Of Lee's subsequent life, as head of Washington College, I have but one incident to offer. I believe it to be typical. A few months ago I received a letter from a retired army officer. It is needless to give his name; but, from his letter, I extract the following:

Lee was essentially a Virginian. His sword was Virginia's, and I fancy the State had higher claims upon him than had the Confederacy, just as he supposed it had than the United States. But, after the surrender, he stood firmly and unreservedly in favor of loyalty to the Nation. A gentleman told me this anecdote: As a boy he ran away from his Kentucky home, and served the last two years in the rebel ranks. After the war he resumed his studies under Lee's presidency; and, on one occasion, delivered as a college exercise an oration with eulogistic reference to the “Lost cause,” and what it meant.
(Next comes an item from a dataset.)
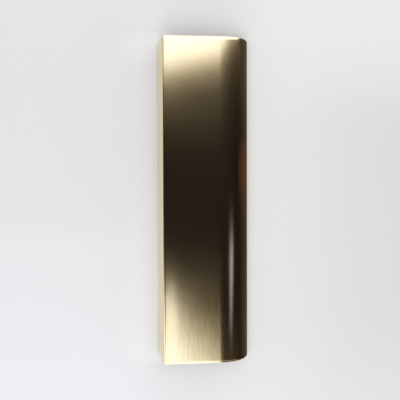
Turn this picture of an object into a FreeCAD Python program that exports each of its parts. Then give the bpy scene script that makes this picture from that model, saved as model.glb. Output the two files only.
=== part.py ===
import FreeCAD, Part
import Sketcher
import math
import os

# Finger pull profile: one cut length of a solid brass section, open at both ends.
#
# Seen along its length the section is a J on its side. A flat plate lies on the
# edge of a door or drawer front. Its back edge turns square into a deep flange,
# which goes behind the front, and its other edge rolls over into a round lip with
# a short straight skirt. Fingers reach up behind the lip.
#
# The part lies as it comes to rest with nothing holding it: open side down, on
# the foot of the flange and on the foot of the lip. The lip is the shallower of
# the two, so the plate slopes down towards it.
#
# Frame: +Z up from the floor, +Y along the profile, +X from flange to lip. The
# origin is on the floor, under the middle of the part's box.

SIZES = {
    "bar_length": 160.0,
    "plate_flat": 28.0,
    "flange_depth": 27.0,
    "lip_radius": 16.5,
    "lip_skirt": 3.5,
    "wall": 3.0,
    "root_radius": 1.5,
    "edge_radius": 1.2,
    "bevel_share": 0.7,
}

NOTES = {
    "bar_length": "cut length of the profile",
    "plate_flat": "flat of the plate, from the flange's outer face to the start of the lip",
    "flange_depth": "from the plate's top face to the flange's foot",
    "lip_radius": "outer radius of the lip's quarter round",
    "lip_skirt": "straight part of the lip below its quarter round",
    "wall": "thickness of plate, flange and lip",
    "root_radius": "inside corner between plate and flange",
    "edge_radius": "rounding of every sharp edge that runs along the profile",
    "bevel_share": "bevel round both sawn ends, as a share of that rounding",
}

NODE = "finger_pull_profile"

# A foot has a round on each side of one wall, so neither takes up half of it.
FULLEST_ROUND = 0.45
ROUNDING = f"min(Sizes.edge_radius; {FULLEST_ROUND} * Sizes.wall)"

# Two faces count as meeting at a sharp edge when their normals differ by more.
SHARP_EDGE_DEGREES = 10.0

# Whatever reaches less than this along the profile lies square across it, in mm.
SQUARE_ACROSS = 0.001

ORIGIN_POINT = (-1, 1)
START = 1
END = 2
CENTRE = 3


def make_sheet(doc):
    """Write each driving size, with its meaning, into one row of the sheet."""
    sheet = doc.addObject("Spreadsheet::Sheet", "Sizes")
    for row, (alias, value) in enumerate(SIZES.items(), start=1):
        sheet.set(f"A{row}", NOTES[alias])
        sheet.set(f"B{row}", str(value))
        sheet.setAlias(f"B{row}", alias)
    doc.recompute()
    return sheet


def origin_plane(body, role):
    """Return the body's own origin plane that has this role."""
    return next(plane for plane in body.Origin.OriginFeatures if plane.Role == role)


def line(x0, z0, x1, z1):
    """Return a straight stretch of the section."""
    return Part.LineSegment(FreeCAD.Vector(x0, z0, 0), FreeCAD.Vector(x1, z1, 0))


def arc(x, z, radius, first_degrees, last_degrees):
    """Return a round stretch of the section, turned anticlockwise."""
    circle = Part.Circle(FreeCAD.Vector(x, z, 0), FreeCAD.Vector(0, 0, 1), radius)
    return Part.ArcOfCircle(circle, math.radians(first_degrees), math.radians(last_degrees))


def draw_section(body, sheet):
    """Draw the J section, with the plate's back top corner at the sketch's origin."""
    sketch = body.newObject("Sketcher::SketchObject", "Section")
    sketch.AttachmentSupport = [(origin_plane(body, "XZ_Plane"), "")]
    sketch.MapMode = "FlatFace"

    wall = sheet.wall
    foot = sheet.flange_depth
    turn = sheet.plate_flat
    radius = sheet.lip_radius
    front = turn + radius
    skirt = radius + sheet.lip_skirt
    root = sheet.root_radius

    flange_outside = sketch.addGeometry(line(0, -foot, 0, 0))
    plate_top = sketch.addGeometry(line(0, 0, turn, 0))
    lip_outside = sketch.addGeometry(arc(turn, -radius, radius, 0, 90))
    skirt_outside = sketch.addGeometry(line(front, -radius, front, -skirt))
    lip_foot = sketch.addGeometry(line(front, -skirt, front - wall, -skirt))
    skirt_inside = sketch.addGeometry(line(front - wall, -skirt, front - wall, -radius))
    lip_inside = sketch.addGeometry(arc(turn, -radius, radius - wall, 0, 90))
    plate_under = sketch.addGeometry(line(turn, -wall, wall + root, -wall))
    root_round = sketch.addGeometry(arc(wall + root, -wall - root, root, 90, 180))
    flange_inside = sketch.addGeometry(line(wall, -wall - root, wall, -foot))
    flange_foot = sketch.addGeometry(line(wall, -foot, 0, -foot))

    smooth_joints = [
        (plate_top, END, lip_outside, END),
        (lip_outside, START, skirt_outside, START),
        (skirt_inside, END, lip_inside, START),
        (lip_inside, END, plate_under, START),
        (plate_under, END, root_round, START),
        (root_round, END, flange_inside, START),
    ]
    corners = [
        (flange_outside, END, plate_top, START),
        (skirt_outside, END, lip_foot, START),
        (lip_foot, END, skirt_inside, START),
        (flange_inside, END, flange_foot, START),
        (flange_foot, END, flange_outside, START),
        (flange_outside, END, *ORIGIN_POINT),
        (lip_outside, CENTRE, lip_inside, CENTRE),
    ]
    for joint in smooth_joints:
        sketch.addConstraint(Sketcher.Constraint("Tangent", *joint))
    for corner in corners:
        sketch.addConstraint(Sketcher.Constraint("Coincident", *corner))
    for upright in (flange_outside, skirt_outside, skirt_inside, flange_inside):
        sketch.addConstraint(Sketcher.Constraint("Vertical", upright))
    for level in (plate_top, lip_foot, plate_under, flange_foot):
        sketch.addConstraint(Sketcher.Constraint("Horizontal", level))

    measured = [
        ("Distance", plate_top, "plate_flat"),
        ("Distance", flange_outside, "flange_depth"),
        ("Radius", lip_outside, "lip_radius"),
        ("Distance", skirt_outside, "lip_skirt"),
        ("Distance", lip_foot, "wall"),
        ("Distance", flange_foot, "wall"),
        ("Radius", root_round, "root_radius"),
    ]
    for kind, stretch, alias in measured:
        value = sheet.getPropertyByName(alias)
        index = sketch.addConstraint(Sketcher.Constraint(kind, stretch, value))
        sketch.setExpression(f"Constraints[{index}]", f"Sizes.{alias}")
    return sketch


def extrude(body, sketch):
    """Run the section out to the cut length, evenly to both sides of the middle."""
    bar = body.newObject("PartDesign::Pad", "Bar")
    bar.Profile = sketch
    bar.Midplane = True
    bar.setExpression("Length", "Sizes.bar_length")
    return bar


def is_sharp(shape, edge):
    """Tell whether the two faces at this edge meet at a corner, not smoothly."""
    faces = shape.ancestorsOfType(edge, Part.Face)
    middle = edge.valueAt((edge.FirstParameter + edge.LastParameter) / 2)
    normals = [face.normalAt(*face.Surface.parameter(middle)) for face in faces]
    return math.degrees(normals[0].getAngle(normals[1])) > SHARP_EDGE_DEGREES


def ease_edges(body, bar):
    """Round the sharp edges that run along the profile."""
    names = [
        f"Edge{i}"
        for i, edge in enumerate(bar.Shape.Edges, start=1)
        if edge.BoundBox.YLength > SQUARE_ACROSS and is_sharp(bar.Shape, edge)
    ]
    eased = body.newObject("PartDesign::Fillet", "EasedEdges")
    eased.Base = (bar, names)
    eased.setExpression("Radius", ROUNDING)
    return eased


def bevel_ends(body, eased):
    """Break the whole outline of both sawn ends with a small flat.

    The flat is narrower than the rounds it runs across, so that no corner of the
    outline comes to a point.
    """
    names = [
        f"Face{i}"
        for i, face in enumerate(eased.Shape.Faces, start=1)
        if face.BoundBox.YLength < SQUARE_ACROSS
    ]
    bevelled = body.newObject("PartDesign::Chamfer", "BevelledEnds")
    bevelled.Base = (eased, names)
    bevelled.setExpression("Size", f"Sizes.bevel_share * {ROUNDING}")
    return bevelled


def lay_at_rest(body):
    """Tilt the bar until both feet are on the floor, and centre it over the origin.

    All four corners of the feet have one radius, so the line from foot to foot has
    the slope between two corners that are a plate's width less one wall apart.
    """
    lip_depth = "(Sizes.lip_radius + Sizes.lip_skirt)"
    front = "(Sizes.plate_flat + Sizes.lip_radius)"
    corner = ROUNDING
    flange_drop = f"(Sizes.flange_depth - {corner})"
    lip_drop = f"({lip_depth} - {corner})"

    derived = {
        "Tilt": ("App::PropertyAngle", "slope of the plate at rest"),
        "HighFoot": ("App::PropertyFloat", "where across the flange's foot it stands"),
        "BackReach": ("App::PropertyFloat", "furthest the part reaches behind the flange's top"),
        "FrontReach": ("App::PropertyFloat", "furthest the part reaches in front of it"),
    }
    for name, (kind, meaning) in derived.items():
        body.addProperty(kind, name, "Rest", meaning)

    body.setExpression("Tilt", f"atan((Sizes.flange_depth - {lip_depth}) / ({front} - Sizes.wall))")
    body.setExpression("HighFoot", f"Tilt >= 0 deg ? Sizes.wall - {corner} : {corner}")
    body.setExpression(
        "BackReach",
        f"min({corner} * cos(Tilt) - {flange_drop} * sin(Tilt);"
        f" {corner} * cos(Tilt) - {corner} * sin(Tilt)) - {corner}",
    )
    body.setExpression(
        "FrontReach",
        f"max(Sizes.plate_flat * cos(Tilt) - Sizes.lip_radius * sin(Tilt) + Sizes.lip_radius;"
        f" ({front} - {corner}) * cos(Tilt) - {lip_drop} * sin(Tilt) + {corner})",
    )

    body.Placement.Rotation = FreeCAD.Rotation(FreeCAD.Vector(0, 1, 0), 1)
    body.setExpression("Placement.Rotation.Angle", "Tilt")
    body.setExpression("Placement.Base.x", "-(BackReach + FrontReach) / 2")
    body.setExpression(
        "Placement.Base.z",
        f"HighFoot * sin(Tilt) + {flange_drop} * cos(Tilt) + {corner}",
    )


def make_pull(doc, sheet):
    """Build the whole profile as one body."""
    body = doc.addObject("PartDesign::Body", "Pull")
    body.Label = NODE
    sketch = draw_section(body, sheet)
    bar = extrude(body, sketch)
    doc.recompute()
    eased = ease_edges(body, bar)
    doc.recompute()
    body.Tip = bevel_ends(body, eased)
    lay_at_rest(body)
    doc.recompute()
    return body


def check(doc, body):
    """Stop with a plain message if anything in the document failed."""
    for item in doc.Objects:
        if "Invalid" in item.State or "Error" in item.State:
            raise RuntimeError(f"{item.Label} failed: {item.State}")
    if body.Shape.isNull() or not body.Shape.isValid():
        raise RuntimeError(f"{body.Label} has no valid shape")


document = FreeCAD.newDocument("FingerPull")
pull = make_pull(document, make_sheet(document))
check(document, pull)
os.makedirs("parts", exist_ok=True)
pull.Shape.exportStep(f"parts/{pull.Label}.step")
box = pull.Shape.optimalBoundingBox(False)
print(f"{pull.Label}: {box.XLength:.2f} x {box.YLength:.2f} x {box.ZLength:.2f} mm,", end=" ")
print(f"{len(pull.Shape.Solids)} solid, {pull.Shape.Volume:.0f} mm3, tilt {pull.Tilt}")
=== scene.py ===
"""Finger pull profile: a cut length of brushed brass section, lying on its two feet on a pale floor."""

import math

import bpy
from bpy.props import FloatProperty, FloatVectorProperty, IntProperty, PointerProperty
from mathutils import Matrix, Vector


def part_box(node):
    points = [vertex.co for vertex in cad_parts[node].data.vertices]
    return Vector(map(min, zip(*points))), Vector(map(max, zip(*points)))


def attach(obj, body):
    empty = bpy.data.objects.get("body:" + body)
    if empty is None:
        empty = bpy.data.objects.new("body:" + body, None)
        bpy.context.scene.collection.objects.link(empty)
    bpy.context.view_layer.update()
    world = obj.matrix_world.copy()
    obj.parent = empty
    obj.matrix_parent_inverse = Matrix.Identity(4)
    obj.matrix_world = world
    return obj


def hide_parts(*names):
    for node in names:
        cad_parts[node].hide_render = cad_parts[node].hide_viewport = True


bl_info = {
    "name": "Finger Pull Profile",
    "version": (1, 0, 0),
    "blender": (4, 5, 0),
    "location": "3D View > Sidebar > Finger Pull",
    "description": "Builds a brushed brass finger pull profile and the plain studio that it lies in",
    "category": "Add Mesh",
}

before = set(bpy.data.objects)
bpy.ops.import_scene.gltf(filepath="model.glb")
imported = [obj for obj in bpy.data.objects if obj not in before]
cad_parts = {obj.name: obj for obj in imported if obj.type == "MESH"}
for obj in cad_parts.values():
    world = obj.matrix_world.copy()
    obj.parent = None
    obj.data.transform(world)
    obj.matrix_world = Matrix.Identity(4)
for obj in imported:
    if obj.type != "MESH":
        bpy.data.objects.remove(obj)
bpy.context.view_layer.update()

NODE = "finger_pull_profile"
BODY = "root"
NODE_LOW, NODE_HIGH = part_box(NODE)

# A foot has a round on each side of one wall, so neither takes up half of it.
FULLEST_ROUND = 0.45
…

Later, General, then President, Lee sent for the student; and, after praising his composition and delivery, seriously warned him against holding or advancing such views, impressing strongly upon him the unity of the Nation, and urging him to devote himself loyally to maintain the integrity and the honor of the United States. The kindly paternal advice thus given was, I imagine, typical of his whole post-bellum life.’ Let this one anecdote suffice. Here was magnanimity, philosophy, true patriotism: the pure American spirit. Accepting the situation loyally and in a manly, silent way,—without self-consciousness or mental reservation,—he sought by precept, and yet more by a great example, to build up the shattered community of which he was the most observed representative in accordance with the new conditions imposed by fate.